23 July 2009

Why I like comics.

This post is provided to give a bit of insight into where I'm coming from as a reader and creator of comics - a potted history of my comic-reading background, and a brief exploration of why I think comics are worth examining in more detail.

I'll admit here and now that I don't really know much about what might be considered "mainstream" comics. I'm passingly familiar with the more prominent characters and events of the Marvel and DC universes, but have little knowledge of the ins and outs of their decades of backstory. My first introduction to comics came from reading my cousin's hand-me-down copies of Buster and, later, 2000 AD formed the backbone of my comicbook education - at least five hundred issues' worth, from Prog 500 in 1986 through to the early 1990s. Some stories I liked (most of the Judge Dredd stories, as well as Bad Company, Zenith and The Ballad of Halo Jones), others I didn't really get into at the time (Sláine, Nemesis the Warlock, A.B.C. Warriors) but should probably check out now that I'm older.
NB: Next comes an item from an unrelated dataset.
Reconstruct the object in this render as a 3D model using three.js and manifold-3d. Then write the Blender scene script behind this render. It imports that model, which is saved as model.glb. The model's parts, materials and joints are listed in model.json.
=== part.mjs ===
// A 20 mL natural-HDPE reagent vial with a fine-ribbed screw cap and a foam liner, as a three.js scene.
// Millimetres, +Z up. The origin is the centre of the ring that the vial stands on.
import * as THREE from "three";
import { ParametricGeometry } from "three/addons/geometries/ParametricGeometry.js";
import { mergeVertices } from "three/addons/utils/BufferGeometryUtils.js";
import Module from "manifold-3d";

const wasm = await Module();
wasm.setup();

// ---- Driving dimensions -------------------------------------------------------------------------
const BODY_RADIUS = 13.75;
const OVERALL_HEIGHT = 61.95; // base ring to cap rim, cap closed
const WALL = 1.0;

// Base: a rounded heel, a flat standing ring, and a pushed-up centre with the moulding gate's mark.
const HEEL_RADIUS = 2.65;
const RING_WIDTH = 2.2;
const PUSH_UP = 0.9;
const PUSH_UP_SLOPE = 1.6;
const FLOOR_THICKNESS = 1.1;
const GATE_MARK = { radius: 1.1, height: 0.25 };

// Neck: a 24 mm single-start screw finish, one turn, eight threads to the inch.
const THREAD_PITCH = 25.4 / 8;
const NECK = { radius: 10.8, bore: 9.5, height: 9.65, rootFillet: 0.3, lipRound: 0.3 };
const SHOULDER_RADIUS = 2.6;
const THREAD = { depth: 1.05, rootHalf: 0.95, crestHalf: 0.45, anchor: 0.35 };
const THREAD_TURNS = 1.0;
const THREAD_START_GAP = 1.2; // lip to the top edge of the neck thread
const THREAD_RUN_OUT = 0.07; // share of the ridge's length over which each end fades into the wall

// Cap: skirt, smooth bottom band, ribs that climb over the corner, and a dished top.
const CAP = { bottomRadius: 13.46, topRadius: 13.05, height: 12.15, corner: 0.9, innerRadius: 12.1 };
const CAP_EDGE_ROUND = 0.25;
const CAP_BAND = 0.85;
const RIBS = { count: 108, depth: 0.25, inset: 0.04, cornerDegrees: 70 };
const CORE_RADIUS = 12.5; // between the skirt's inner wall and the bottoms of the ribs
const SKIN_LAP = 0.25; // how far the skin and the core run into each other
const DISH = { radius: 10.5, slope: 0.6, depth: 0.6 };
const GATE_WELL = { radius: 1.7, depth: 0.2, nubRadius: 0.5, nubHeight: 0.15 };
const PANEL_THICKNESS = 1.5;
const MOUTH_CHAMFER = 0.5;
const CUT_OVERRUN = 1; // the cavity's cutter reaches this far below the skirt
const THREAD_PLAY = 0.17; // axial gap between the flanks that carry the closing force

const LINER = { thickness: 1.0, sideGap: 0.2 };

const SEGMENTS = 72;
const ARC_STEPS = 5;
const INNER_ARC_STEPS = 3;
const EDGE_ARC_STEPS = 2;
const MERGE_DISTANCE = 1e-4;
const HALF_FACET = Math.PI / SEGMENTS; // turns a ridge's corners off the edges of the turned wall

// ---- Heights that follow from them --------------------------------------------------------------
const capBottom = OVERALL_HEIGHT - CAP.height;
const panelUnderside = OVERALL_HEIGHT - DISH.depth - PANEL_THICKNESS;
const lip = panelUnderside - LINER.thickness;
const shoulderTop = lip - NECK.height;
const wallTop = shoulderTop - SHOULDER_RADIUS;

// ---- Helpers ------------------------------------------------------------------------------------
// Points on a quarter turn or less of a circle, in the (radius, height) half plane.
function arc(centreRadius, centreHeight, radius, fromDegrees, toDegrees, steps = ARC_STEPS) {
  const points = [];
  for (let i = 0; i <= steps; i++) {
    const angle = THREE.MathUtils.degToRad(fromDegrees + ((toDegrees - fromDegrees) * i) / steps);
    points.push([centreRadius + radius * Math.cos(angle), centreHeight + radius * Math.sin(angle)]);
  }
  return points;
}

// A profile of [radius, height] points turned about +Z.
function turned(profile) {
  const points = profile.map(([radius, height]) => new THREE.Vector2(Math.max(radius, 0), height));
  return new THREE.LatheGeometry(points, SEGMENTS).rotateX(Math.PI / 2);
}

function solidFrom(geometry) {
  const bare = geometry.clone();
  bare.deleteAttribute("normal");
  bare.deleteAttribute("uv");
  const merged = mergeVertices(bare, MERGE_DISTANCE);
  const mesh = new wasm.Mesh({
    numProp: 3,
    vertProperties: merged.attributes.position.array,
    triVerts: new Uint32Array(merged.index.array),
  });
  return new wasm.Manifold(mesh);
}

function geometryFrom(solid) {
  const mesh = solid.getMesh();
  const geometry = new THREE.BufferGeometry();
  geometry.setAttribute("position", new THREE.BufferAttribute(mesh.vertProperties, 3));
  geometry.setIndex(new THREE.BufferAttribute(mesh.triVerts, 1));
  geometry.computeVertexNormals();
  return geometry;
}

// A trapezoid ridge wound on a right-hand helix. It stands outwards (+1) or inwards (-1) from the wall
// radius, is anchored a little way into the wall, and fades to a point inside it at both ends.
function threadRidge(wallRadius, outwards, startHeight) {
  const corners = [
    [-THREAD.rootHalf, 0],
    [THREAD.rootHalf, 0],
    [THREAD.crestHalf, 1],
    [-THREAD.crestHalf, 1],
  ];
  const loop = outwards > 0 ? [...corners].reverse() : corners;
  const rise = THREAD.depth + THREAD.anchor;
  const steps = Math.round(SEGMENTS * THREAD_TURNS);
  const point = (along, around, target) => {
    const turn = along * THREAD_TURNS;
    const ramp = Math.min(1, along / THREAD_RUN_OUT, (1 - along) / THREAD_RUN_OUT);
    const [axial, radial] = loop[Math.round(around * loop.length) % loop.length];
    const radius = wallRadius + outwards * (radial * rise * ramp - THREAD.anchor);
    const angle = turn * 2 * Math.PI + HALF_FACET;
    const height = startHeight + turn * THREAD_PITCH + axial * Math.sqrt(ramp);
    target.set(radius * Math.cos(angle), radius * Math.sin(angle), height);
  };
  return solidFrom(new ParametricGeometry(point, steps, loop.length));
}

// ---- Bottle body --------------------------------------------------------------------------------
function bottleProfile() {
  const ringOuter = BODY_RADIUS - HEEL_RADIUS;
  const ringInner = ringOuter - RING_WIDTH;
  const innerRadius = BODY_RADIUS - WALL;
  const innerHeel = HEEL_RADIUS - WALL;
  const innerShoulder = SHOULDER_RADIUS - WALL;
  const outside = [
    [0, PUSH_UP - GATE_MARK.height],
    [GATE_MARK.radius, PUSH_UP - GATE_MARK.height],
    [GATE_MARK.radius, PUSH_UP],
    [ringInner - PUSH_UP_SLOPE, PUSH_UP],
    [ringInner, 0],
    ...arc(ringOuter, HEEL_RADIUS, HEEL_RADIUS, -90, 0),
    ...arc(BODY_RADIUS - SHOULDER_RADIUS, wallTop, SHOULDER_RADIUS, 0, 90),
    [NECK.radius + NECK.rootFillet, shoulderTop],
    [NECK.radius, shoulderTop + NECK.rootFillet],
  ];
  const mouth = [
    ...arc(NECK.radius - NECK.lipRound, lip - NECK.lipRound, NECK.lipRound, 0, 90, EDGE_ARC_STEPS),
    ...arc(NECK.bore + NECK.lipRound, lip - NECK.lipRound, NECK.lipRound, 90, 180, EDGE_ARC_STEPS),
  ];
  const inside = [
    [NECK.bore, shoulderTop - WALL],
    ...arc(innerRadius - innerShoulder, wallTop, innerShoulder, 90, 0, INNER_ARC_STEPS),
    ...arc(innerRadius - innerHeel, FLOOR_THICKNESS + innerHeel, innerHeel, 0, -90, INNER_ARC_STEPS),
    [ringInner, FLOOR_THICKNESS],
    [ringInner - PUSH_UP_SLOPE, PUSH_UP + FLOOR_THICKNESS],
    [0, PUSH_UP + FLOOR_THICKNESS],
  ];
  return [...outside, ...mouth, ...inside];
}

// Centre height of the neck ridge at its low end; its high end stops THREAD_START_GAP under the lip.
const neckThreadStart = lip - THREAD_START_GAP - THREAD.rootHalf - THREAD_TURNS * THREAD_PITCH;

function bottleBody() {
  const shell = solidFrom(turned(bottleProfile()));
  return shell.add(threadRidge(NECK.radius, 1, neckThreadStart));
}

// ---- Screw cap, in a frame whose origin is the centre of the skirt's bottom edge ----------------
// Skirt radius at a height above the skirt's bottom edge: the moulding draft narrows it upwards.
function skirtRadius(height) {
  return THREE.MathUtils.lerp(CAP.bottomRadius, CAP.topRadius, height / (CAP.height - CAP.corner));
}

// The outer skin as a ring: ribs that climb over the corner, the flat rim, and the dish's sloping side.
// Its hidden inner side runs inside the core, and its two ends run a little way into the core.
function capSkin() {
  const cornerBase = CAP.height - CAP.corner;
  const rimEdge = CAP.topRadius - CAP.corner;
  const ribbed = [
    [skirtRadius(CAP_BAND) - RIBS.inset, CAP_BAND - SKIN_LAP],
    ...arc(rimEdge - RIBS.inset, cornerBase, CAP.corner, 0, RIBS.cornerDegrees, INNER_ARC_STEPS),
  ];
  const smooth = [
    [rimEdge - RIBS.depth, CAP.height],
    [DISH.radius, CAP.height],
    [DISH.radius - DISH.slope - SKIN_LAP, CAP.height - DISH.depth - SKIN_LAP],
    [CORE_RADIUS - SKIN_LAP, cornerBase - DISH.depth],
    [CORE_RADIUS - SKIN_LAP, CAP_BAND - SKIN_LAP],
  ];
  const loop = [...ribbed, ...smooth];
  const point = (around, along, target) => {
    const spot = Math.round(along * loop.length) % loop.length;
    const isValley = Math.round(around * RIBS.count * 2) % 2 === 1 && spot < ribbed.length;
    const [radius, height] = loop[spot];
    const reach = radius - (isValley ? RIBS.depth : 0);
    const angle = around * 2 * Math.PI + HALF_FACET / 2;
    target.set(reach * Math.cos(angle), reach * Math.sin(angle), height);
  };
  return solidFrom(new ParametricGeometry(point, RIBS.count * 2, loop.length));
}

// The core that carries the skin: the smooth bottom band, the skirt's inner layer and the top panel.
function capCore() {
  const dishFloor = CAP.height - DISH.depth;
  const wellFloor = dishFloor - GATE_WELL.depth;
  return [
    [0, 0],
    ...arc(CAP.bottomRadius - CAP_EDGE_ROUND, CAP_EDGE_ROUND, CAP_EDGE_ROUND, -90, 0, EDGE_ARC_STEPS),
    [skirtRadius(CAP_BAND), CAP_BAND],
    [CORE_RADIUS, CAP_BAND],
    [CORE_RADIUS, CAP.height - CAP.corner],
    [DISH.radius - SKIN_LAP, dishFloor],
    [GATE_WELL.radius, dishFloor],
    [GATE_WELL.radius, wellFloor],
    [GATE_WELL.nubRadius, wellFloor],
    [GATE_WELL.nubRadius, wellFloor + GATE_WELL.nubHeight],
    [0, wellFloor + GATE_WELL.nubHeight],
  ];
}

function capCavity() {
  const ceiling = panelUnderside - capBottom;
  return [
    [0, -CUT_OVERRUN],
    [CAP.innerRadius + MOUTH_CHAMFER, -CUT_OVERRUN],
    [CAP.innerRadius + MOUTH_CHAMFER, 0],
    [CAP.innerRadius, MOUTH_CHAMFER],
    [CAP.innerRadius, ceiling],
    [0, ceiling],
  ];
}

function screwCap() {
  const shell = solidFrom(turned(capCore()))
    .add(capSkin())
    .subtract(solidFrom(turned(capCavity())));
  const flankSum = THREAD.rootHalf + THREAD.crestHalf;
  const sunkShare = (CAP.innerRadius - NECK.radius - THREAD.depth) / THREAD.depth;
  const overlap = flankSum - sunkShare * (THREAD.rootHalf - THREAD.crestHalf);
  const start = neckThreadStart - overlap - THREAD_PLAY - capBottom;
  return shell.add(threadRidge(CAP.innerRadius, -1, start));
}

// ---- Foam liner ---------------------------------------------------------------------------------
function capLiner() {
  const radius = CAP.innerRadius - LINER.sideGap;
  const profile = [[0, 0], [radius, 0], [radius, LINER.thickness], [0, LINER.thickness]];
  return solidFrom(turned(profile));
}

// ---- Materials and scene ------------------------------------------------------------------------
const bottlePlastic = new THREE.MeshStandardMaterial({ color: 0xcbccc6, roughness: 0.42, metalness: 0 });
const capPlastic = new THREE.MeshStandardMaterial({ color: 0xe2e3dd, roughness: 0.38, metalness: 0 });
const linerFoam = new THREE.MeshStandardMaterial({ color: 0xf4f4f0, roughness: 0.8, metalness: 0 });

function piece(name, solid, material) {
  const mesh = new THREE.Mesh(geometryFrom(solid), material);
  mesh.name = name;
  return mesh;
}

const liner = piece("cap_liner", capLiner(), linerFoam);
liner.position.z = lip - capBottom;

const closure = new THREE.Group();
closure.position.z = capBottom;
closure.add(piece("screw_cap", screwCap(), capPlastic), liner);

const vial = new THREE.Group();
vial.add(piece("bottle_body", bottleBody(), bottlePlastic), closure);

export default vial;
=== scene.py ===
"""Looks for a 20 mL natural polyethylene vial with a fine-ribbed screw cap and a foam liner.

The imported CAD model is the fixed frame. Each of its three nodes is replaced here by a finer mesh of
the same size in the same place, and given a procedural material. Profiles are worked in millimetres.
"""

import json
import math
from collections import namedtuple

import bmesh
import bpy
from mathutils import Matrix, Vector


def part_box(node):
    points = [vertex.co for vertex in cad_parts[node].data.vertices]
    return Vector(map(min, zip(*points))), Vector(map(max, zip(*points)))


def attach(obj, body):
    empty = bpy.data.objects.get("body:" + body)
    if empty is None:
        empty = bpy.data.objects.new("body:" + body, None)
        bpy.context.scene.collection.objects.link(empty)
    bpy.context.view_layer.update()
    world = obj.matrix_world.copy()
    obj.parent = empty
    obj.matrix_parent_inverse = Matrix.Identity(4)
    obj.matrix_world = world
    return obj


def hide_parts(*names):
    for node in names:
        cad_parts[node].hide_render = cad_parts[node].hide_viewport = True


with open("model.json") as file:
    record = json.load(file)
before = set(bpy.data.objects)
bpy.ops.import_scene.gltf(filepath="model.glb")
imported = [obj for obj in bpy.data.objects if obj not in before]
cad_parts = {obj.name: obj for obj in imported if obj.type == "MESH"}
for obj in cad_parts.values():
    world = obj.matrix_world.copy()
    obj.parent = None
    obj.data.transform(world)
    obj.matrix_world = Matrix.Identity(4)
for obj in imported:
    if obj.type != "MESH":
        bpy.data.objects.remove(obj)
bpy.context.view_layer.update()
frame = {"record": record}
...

Since then I've mostly got my comicbooks in graphic novel format, with the exception of the excellent The League of Extraordinary Gentlemen. Favourites have included Nikolai Dante, Neil Gaiman's epic Sandman series, The Authority, Disraeli and Edgington's Scarlet Traces trilogy, and Mike Mignola's Hellboy (which has been a big influence on my own creative sensibilities).

Anyway, those're my comic-reading credentials.

So why do I like comics? I'm glad you asked!

I like the art - if a comic's well-drawn I'll forgive it many other shortcomings. Not everything, because if the storytelling's just plain awful or the characters unrepentantly unsympathetic, I probably won't like it. But even so, if the art is skilfully rendered I'll likely spend a fair chunk of time just looking at the pretty pictures.

I like the things that only comics can do, the interplay between words and pictures - a panel can contain as much information as a whole page of prose, and use composition, body-language, colour-theory, mood, environment and action that would be extremely difficult to convey with prose alone. The static-yet-sequential nature of the artform, the use of both words and pictures, allow stories to be told in a way that is not possible in other media.

A comic creator can choose from an immense range of tools, and not just brushes and pens - he can use literary techniques to improve his crafting of plot and narrative, he can incorporate influences from whichever branch of the visual arts he prefers, he can even take cues from the performing arts like cinema and theatre to help him convey the subtleties of gesture and expression to help him tell his story.

I like the versatility of the medium - it can be used to tell stories of fantastical adventures, or it can be turned to more thoughtful or serious subject matter (check out Maus and When the Wind Blows for a couple of examples).

These are the main things about comics that intrigue, delight and enthrall me, and part of why I'm aiming to turn my interest in comics into a career.